== Problem to solve ==
What is needed is an exact copy of the lines from the line containing "Turn this picture" to the line containing "const EDGE_ROUNDING = 7;", both lines included, and nothing else.

═════ Data for this task ═════

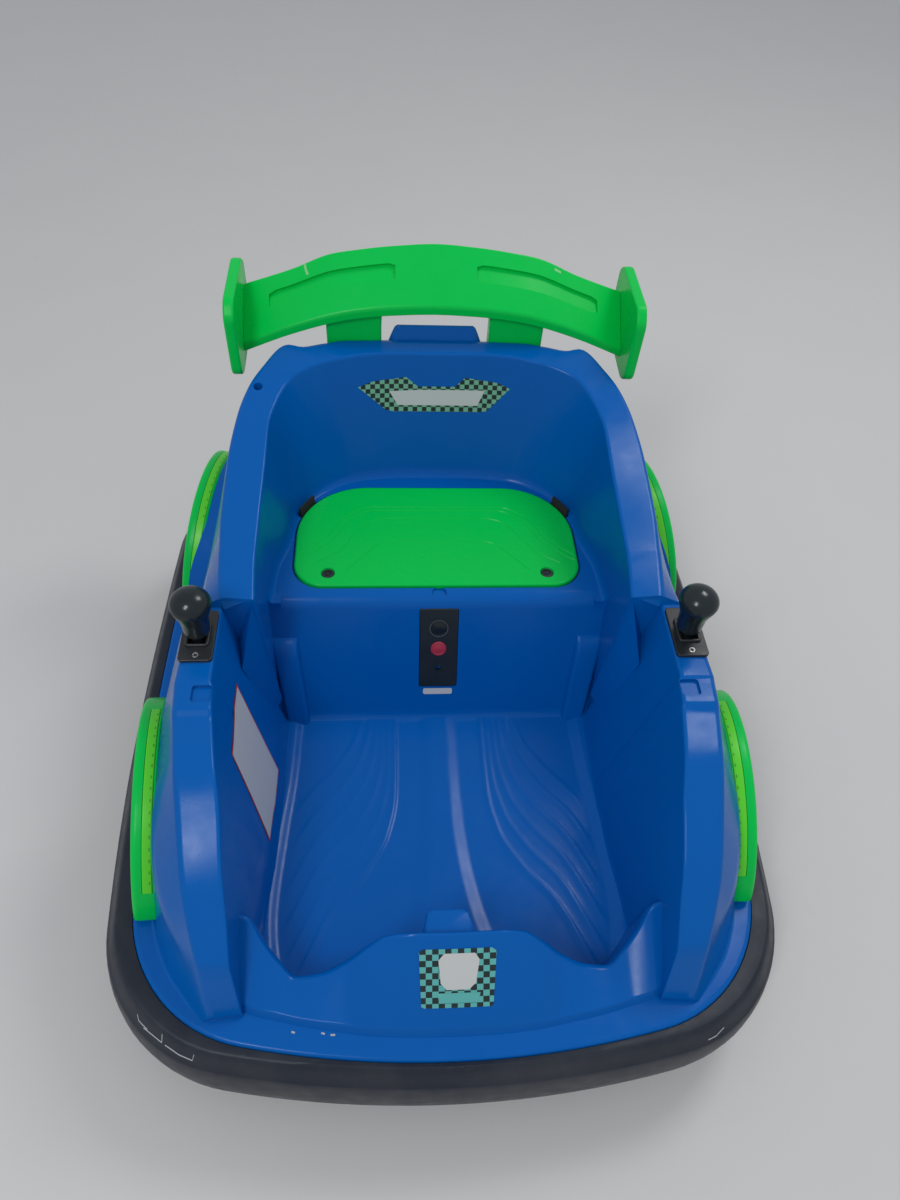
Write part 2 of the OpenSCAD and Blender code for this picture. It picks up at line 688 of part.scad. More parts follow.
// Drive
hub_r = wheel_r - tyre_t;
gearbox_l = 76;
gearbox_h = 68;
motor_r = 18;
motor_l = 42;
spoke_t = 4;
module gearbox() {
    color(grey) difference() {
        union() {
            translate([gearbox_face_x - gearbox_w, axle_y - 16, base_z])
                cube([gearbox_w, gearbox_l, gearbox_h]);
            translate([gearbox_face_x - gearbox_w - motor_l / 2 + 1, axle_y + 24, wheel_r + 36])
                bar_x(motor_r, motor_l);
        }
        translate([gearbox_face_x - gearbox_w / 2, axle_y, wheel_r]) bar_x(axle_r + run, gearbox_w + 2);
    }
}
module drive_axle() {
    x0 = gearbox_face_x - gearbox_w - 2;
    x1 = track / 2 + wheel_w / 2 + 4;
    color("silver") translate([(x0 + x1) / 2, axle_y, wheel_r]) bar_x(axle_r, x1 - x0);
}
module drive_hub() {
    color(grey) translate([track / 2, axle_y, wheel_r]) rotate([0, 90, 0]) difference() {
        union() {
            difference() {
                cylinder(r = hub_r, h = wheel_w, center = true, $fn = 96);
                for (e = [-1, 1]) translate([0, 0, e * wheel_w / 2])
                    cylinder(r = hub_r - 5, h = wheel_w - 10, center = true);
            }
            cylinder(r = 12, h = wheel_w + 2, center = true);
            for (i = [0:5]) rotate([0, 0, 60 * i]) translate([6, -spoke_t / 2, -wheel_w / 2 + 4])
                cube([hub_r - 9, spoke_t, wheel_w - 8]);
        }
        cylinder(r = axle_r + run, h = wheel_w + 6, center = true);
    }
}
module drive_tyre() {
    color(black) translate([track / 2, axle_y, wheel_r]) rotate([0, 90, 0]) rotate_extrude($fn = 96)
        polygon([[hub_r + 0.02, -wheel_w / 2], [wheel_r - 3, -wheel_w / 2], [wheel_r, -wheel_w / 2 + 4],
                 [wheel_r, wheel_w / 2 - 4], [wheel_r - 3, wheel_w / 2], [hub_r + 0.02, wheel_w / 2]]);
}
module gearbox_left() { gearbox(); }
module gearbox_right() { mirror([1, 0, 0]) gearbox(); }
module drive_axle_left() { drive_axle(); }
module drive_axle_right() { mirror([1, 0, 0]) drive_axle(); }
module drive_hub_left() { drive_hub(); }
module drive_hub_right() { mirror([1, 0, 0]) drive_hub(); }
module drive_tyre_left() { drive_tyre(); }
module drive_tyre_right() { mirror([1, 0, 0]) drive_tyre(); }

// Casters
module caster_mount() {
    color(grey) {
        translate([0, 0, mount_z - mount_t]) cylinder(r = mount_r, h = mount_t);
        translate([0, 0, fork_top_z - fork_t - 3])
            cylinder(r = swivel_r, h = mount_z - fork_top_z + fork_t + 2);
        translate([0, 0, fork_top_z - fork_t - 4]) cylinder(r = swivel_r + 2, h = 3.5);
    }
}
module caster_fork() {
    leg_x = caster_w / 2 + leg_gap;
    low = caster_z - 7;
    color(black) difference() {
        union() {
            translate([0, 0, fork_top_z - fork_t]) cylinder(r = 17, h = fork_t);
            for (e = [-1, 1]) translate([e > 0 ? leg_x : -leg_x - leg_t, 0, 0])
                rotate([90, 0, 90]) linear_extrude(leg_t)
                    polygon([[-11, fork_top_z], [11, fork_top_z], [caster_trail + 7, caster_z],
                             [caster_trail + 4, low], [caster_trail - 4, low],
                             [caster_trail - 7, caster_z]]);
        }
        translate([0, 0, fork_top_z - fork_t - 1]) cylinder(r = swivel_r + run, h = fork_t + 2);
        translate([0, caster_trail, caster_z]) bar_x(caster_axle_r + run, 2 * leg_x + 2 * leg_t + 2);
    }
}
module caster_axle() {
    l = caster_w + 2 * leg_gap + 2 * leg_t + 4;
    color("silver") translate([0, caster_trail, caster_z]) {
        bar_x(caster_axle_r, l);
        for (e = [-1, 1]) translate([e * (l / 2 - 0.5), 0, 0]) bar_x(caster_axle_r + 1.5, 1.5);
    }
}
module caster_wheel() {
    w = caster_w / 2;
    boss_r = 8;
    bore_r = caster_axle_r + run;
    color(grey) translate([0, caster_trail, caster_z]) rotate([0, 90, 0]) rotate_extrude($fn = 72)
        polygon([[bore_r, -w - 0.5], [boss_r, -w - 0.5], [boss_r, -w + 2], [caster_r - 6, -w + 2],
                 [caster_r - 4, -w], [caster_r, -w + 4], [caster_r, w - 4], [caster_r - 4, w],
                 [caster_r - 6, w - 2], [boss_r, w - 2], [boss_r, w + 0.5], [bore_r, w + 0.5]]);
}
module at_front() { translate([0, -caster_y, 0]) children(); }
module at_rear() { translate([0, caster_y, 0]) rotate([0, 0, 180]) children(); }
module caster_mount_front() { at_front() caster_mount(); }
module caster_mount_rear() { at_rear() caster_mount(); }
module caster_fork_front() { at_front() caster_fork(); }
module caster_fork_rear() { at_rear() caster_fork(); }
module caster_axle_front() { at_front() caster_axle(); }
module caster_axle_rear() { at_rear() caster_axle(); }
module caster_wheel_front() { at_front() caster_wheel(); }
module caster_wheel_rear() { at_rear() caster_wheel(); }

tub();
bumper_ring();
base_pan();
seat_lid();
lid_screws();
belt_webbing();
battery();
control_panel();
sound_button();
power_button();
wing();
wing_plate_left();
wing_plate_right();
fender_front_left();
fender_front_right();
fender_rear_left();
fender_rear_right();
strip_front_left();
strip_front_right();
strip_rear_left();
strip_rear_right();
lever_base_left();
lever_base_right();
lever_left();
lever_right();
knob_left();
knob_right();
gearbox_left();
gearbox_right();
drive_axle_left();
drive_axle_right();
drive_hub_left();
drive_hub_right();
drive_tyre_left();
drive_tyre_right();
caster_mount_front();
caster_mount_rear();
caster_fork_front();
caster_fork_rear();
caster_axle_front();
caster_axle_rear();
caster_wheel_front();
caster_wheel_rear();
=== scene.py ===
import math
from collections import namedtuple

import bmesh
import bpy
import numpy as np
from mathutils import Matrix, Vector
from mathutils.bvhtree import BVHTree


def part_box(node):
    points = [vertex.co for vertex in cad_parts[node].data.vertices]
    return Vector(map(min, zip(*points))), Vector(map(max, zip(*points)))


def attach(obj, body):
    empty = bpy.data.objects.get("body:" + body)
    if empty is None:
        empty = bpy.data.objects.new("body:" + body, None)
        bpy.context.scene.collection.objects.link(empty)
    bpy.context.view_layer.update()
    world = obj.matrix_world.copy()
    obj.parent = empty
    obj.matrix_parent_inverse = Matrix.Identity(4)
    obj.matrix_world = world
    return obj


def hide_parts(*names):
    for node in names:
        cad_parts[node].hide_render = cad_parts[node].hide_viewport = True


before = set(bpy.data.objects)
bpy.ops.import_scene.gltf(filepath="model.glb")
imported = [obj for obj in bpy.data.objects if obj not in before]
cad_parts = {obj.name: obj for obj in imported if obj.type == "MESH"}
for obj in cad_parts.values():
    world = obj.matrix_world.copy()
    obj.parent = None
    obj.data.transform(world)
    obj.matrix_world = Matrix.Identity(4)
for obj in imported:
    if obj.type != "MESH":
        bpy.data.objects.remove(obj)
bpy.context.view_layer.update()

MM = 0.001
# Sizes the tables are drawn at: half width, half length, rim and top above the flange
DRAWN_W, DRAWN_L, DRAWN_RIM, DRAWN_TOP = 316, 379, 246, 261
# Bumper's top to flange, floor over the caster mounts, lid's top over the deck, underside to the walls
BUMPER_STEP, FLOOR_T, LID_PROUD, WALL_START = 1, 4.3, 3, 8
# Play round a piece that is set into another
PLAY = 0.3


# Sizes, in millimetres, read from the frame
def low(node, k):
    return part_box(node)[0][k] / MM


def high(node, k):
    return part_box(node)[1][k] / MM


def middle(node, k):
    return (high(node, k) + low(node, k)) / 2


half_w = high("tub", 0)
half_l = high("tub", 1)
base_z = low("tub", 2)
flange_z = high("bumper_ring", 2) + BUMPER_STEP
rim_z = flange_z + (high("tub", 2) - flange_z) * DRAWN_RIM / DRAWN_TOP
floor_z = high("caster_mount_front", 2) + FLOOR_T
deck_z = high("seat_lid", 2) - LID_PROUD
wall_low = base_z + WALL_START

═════
═════ Data for this task ═════

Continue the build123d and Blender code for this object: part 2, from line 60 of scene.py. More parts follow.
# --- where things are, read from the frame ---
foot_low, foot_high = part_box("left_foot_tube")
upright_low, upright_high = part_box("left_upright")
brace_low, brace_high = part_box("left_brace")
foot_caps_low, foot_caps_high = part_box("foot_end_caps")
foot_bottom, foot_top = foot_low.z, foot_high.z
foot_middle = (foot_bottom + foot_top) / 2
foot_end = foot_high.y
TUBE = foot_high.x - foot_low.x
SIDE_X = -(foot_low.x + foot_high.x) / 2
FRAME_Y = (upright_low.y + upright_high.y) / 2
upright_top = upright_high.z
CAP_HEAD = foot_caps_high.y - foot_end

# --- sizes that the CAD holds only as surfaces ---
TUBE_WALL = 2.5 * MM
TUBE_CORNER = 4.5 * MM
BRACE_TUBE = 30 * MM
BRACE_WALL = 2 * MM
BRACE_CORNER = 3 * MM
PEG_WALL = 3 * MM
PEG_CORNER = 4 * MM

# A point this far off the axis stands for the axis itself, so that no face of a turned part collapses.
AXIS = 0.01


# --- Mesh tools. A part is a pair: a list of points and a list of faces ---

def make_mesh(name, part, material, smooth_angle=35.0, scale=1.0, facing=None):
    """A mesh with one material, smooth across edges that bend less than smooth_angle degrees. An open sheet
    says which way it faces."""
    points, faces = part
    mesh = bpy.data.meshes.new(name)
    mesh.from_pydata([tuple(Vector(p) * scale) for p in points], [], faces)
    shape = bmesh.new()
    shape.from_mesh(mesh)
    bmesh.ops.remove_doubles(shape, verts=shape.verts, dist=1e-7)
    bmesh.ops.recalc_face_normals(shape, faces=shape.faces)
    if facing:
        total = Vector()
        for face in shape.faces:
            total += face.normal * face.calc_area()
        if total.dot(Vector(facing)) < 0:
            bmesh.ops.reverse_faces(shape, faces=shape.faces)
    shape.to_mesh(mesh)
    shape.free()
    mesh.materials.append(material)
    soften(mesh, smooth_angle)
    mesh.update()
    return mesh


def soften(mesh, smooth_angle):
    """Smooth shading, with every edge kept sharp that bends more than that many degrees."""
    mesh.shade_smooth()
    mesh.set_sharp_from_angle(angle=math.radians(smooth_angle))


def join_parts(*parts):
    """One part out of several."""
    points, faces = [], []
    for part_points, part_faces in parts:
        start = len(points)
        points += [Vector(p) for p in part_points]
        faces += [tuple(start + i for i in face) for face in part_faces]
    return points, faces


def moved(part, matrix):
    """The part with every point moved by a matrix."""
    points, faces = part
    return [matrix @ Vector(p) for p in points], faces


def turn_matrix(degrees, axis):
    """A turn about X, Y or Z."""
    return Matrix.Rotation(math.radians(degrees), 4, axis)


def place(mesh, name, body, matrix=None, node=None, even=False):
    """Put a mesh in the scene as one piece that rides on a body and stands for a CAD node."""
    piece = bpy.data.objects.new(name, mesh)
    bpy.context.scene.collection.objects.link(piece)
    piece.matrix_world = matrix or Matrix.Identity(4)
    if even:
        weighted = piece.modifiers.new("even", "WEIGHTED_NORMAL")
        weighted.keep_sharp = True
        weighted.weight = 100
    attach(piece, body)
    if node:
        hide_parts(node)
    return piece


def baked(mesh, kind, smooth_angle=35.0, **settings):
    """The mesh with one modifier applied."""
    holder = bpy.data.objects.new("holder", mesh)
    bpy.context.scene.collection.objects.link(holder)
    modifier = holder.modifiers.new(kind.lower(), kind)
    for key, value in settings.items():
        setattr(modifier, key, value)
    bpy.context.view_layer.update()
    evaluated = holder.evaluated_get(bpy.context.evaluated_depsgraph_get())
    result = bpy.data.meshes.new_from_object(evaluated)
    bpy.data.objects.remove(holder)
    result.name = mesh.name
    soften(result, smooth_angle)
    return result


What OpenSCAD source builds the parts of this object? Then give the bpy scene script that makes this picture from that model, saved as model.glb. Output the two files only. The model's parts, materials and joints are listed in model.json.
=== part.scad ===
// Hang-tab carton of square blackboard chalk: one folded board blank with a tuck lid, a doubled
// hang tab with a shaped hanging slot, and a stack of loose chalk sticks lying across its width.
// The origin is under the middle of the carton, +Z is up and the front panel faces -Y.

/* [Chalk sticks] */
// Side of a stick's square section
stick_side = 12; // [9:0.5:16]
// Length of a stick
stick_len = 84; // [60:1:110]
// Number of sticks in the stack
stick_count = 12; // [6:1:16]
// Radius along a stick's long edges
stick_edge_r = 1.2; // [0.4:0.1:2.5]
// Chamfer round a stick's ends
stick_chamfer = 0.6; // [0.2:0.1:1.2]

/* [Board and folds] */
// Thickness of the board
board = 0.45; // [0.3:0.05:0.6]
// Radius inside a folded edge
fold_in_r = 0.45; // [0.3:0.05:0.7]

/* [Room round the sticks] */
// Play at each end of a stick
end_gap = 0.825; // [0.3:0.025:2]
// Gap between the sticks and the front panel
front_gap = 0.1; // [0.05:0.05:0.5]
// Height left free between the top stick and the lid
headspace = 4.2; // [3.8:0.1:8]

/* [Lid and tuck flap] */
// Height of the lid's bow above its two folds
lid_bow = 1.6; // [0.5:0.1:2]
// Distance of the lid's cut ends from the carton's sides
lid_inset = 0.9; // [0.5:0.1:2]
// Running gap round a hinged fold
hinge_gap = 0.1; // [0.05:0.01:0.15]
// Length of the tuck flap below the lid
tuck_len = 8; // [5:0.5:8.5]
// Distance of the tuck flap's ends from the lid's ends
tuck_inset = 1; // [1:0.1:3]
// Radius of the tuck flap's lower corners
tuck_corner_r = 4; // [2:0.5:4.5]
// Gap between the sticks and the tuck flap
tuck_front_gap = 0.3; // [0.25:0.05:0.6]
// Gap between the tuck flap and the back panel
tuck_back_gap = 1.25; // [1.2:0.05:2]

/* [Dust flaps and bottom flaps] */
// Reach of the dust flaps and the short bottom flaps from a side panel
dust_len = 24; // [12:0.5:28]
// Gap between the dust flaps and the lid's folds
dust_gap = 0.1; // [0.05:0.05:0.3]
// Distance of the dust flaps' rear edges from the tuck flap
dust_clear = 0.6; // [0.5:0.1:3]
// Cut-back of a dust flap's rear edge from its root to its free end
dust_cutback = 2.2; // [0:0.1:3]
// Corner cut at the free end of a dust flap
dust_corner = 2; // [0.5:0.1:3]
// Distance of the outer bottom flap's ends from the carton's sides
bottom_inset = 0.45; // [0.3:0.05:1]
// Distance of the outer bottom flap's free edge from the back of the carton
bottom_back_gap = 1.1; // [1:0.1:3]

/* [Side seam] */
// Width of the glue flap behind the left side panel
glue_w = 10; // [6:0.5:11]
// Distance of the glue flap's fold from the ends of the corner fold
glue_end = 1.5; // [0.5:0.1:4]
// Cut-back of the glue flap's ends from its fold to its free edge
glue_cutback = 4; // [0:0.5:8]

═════
═════ Data for this task ═════

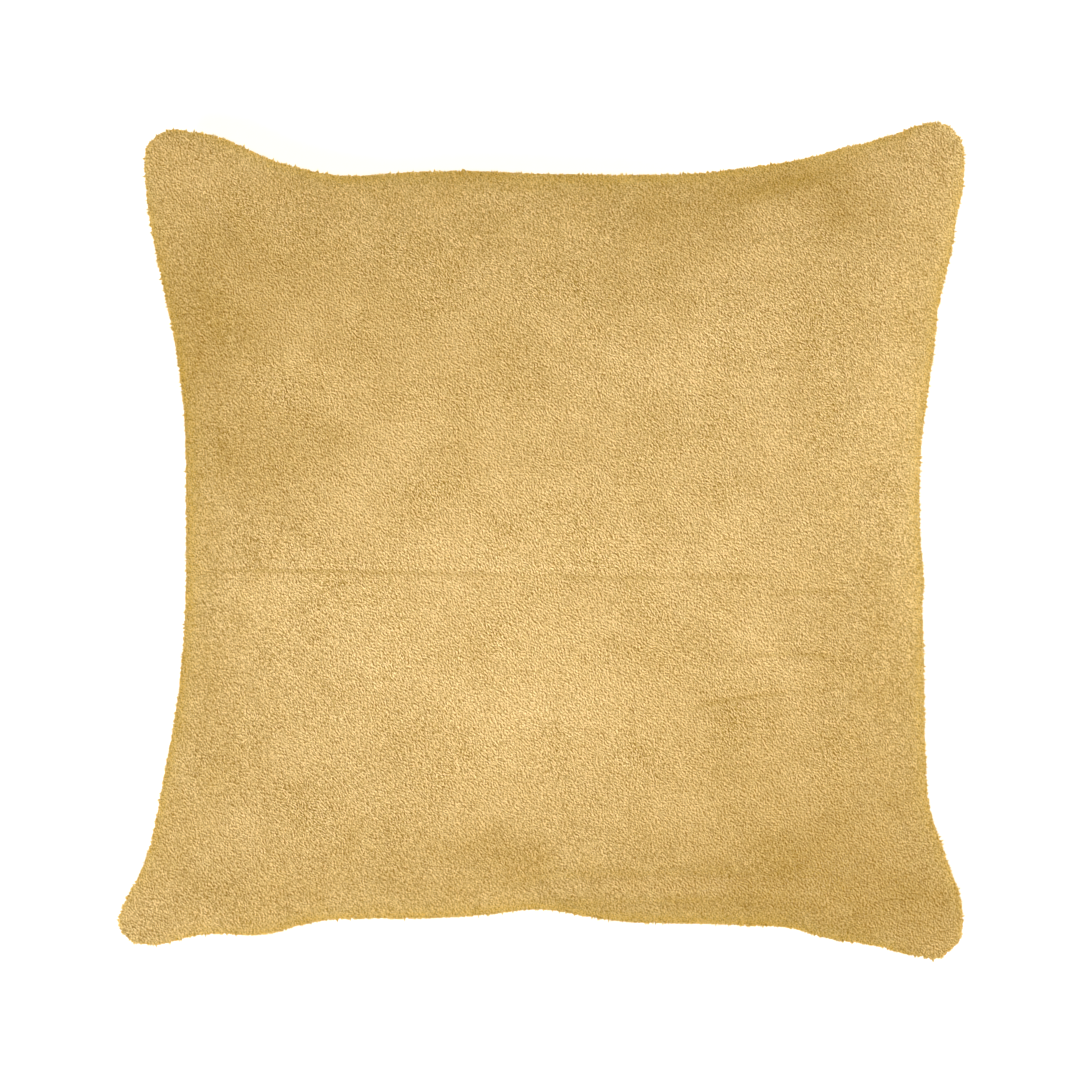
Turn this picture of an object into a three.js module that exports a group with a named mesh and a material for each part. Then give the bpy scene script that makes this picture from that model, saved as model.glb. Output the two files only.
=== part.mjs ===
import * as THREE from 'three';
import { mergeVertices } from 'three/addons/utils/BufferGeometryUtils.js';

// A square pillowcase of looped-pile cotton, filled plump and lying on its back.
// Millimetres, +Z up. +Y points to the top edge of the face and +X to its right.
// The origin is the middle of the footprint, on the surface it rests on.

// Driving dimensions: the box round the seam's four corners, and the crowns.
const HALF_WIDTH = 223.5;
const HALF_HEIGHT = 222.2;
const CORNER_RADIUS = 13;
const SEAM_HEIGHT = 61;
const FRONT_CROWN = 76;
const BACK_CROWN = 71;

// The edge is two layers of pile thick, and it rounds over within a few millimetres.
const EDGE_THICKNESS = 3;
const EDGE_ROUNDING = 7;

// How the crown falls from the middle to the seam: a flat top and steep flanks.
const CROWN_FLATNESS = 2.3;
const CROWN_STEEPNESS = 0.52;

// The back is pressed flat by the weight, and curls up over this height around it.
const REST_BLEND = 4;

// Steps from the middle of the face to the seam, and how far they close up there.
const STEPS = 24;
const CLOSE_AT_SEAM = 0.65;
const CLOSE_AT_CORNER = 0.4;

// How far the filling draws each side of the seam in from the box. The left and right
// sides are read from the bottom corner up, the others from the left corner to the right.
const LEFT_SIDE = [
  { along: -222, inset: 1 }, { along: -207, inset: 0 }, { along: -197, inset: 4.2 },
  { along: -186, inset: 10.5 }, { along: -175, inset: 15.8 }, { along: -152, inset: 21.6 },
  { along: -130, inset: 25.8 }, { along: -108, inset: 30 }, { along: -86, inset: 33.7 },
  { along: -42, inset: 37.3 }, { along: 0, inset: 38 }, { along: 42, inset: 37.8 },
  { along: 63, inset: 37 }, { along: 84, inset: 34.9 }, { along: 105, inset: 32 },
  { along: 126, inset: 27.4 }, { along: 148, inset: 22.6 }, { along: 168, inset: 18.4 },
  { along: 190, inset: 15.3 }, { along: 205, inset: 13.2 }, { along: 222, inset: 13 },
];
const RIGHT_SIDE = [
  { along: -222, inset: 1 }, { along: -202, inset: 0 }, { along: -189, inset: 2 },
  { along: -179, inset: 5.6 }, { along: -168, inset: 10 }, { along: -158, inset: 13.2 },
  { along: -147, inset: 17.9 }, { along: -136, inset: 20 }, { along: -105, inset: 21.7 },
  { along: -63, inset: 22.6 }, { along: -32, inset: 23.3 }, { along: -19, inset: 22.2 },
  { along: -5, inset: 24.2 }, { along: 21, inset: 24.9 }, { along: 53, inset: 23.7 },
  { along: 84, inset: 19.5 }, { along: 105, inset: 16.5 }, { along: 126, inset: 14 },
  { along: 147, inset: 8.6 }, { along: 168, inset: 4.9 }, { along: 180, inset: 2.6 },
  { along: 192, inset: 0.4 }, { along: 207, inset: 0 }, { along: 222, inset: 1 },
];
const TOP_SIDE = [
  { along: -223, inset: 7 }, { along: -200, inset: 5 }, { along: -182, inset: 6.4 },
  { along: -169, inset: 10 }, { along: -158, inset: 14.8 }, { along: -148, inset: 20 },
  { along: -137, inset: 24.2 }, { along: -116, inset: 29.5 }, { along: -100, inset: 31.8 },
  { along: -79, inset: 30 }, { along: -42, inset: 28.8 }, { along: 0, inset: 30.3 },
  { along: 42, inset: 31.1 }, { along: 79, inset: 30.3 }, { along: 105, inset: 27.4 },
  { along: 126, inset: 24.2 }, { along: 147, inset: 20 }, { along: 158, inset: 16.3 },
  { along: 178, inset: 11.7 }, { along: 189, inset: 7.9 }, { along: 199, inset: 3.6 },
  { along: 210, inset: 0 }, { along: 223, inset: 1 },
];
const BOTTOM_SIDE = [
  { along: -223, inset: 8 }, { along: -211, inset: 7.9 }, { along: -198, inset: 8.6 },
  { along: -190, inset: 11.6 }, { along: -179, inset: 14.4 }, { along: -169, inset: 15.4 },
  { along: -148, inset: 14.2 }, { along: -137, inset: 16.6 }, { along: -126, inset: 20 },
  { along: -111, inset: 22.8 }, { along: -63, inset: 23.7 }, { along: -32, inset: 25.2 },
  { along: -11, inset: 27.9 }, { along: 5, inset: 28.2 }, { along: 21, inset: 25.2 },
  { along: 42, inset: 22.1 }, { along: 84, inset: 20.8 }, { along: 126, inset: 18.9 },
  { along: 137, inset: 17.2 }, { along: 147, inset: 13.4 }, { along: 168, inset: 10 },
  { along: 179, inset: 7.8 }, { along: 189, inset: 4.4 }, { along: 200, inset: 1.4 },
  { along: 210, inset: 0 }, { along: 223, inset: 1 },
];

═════

== Output of the exercise ==
Turn this picture of an object into a three.js module that exports a group with a named mesh and a material for each part. Then give the bpy scene script that makes this picture from that model, saved as model.glb. Output the two files only.
=== part.mjs ===
import * as THREE from 'three';
import { mergeVertices } from 'three/addons/utils/BufferGeometryUtils.js';

// A square pillowcase of looped-pile cotton, filled plump and lying on its back.
// Millimetres, +Z up. +Y points to the top edge of the face and +X to its right.
// The origin is the middle of the footprint, on the surface it rests on.

// Driving dimensions: the box round the seam's four corners, and the crowns.
const HALF_WIDTH = 223.5;
const HALF_HEIGHT = 222.2;
const CORNER_RADIUS = 13;
const SEAM_HEIGHT = 61;
const FRONT_CROWN = 76;
const BACK_CROWN = 71;

// The edge is two layers of pile thick, and it rounds over within a few millimetres.
const EDGE_THICKNESS = 3;
const EDGE_ROUNDING = 7;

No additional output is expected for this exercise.